Il cuore mi si strinse. Mi avvicinai inciampando sulle pietre e sul terreno gelato. Dietro un mucchio di traversine vecchie c’era lei. Nella luce fioca del lampione, vidi il suo volto di bambina: sporco, bagnato di lacrime, con grandi occhi terrorizzati.

— Mio Dio, — sussurrai inginocchiandomi. — Come sei finita qui?

La bambina, che doveva avere circa cinque anni, si rannicchiò ancora di più e tacque.

— Sei tutta gelata, — le toccai la guancia, fredda come il ghiaccio. — Vieni con me, ti preparo un tè con marmellata di lamponi.

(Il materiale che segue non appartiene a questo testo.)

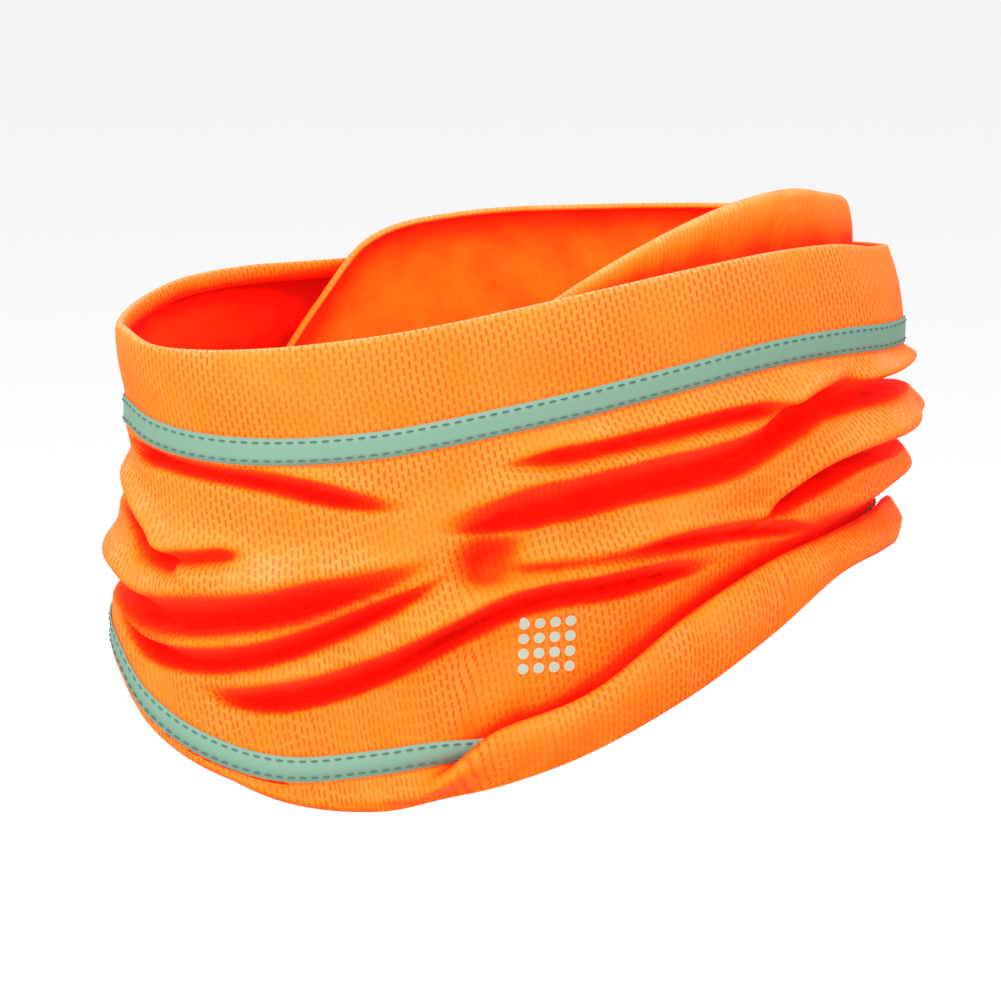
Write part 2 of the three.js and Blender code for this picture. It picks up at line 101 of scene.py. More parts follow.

Non resistette quando la presi in braccio. Così leggera, sembrava una piuma.

— Io sono Anya Vassilievna, — dissi portandola a casa. — Abito qui vicino. Ho un gatto, Vasily. È un po’ dispettoso: se mi dimentico di dargli da mangiare, fa i suoi bisogni nelle pantofole.

La bambina restò in silenzio, ma sentii che si stava rilassando, appoggiandosi alla mia spalla.

A casa, la prima cosa che feci fu accendere la stufa. Mentre l’acqua si scaldava, le diedi una ciotola di zuppa calda. Mangia con voracità ma con cautela, lanciandomi occhiate furtive.

— Non devi aver paura, — sorrisi. — Nessuno ti farà del male.

Dopo il bagno, vestita con la mia vecchia camicia da notte (che dovetti rimboccare almeno dieci volte), finalmente parlò:

— Davvero non mi manderai via?

— No, davvero, — risposi pettinandole i capelli arruffati. — E mi dirai come ti chiami?

— Lena, — sussurrò. — Lenochka.

Il giorno dopo, alla polizia, alzarono solo le spalle. Nessuna denuncia di bambini scomparsi. Un giovane agente, appena uscito dall’accademia, sospirò con compassione:

— Dovremo mandarla in orfanotrofio. Capisce, è la procedura…

— No, — dissi decisa. — Non ce n’è bisogno.

In quel momento capii che non l’avrei mai lasciata andare.